I didn't particularly like that it used the "the end is the beginning" style of storytelling. I feel they showed too much of the character's fate way too early that it robbed the finale of much of the narrative weight. It's also never made that clear early in the story why Bohan getting the Heavenly Sword is such a bad thing, he does not want to use it to conquer the world, he simply wants another great weapon for his trophy case. To Know WHY this is a bad thing you have to watch animated videos you unlock by obtaining collectables.
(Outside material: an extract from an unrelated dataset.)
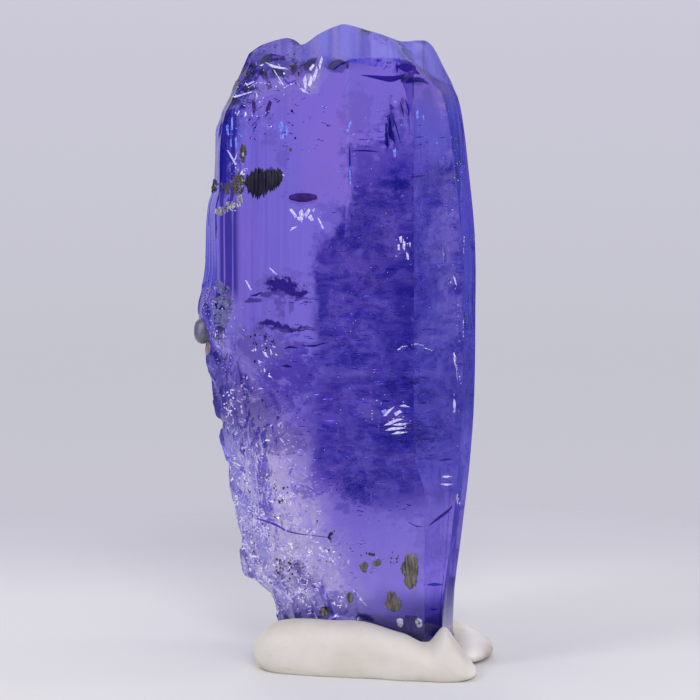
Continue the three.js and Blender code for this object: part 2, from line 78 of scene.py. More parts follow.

Again, this is sloppy and silly, this is important information you need in order to know the stakes of the game and they treat it like an afterthought.
The game is pretty short 6-7 hours and there are a series of collectables called glyphs which unlock some animated back story videos, making of videos, and concept art and a hard mode. Given the weakenesses in the implementation of the stance system, I didn't have any desire to replay the game through on hell mode. For those who (don't) care about trophies, the game is from early enough in the PS3 cycle that it has no trophies.
A beautiful game that can't quite match that with flawless gameplay. The 3 weapon stance system was a good idea, but its execution leaves much to be desired. Hopefully they can get it right in their upcoming spiritual successor "Hellblade."
Most of what is written on the internet about how to deflect the fireball attacks of the final boss is described wrong. They say, "wait until just before the fireball hits you" (a reasonable person would assume that means when it is right in front of the player IE "just before") and then press the counter button, this is incorrect. You have to wait until the fireball DOES hit you, THEN press the counter button. It's like a power bunt instead of a home run swing which is the opposite of what you would expect. Once I figured that out it was pretty easy to deflect them 95% of the time.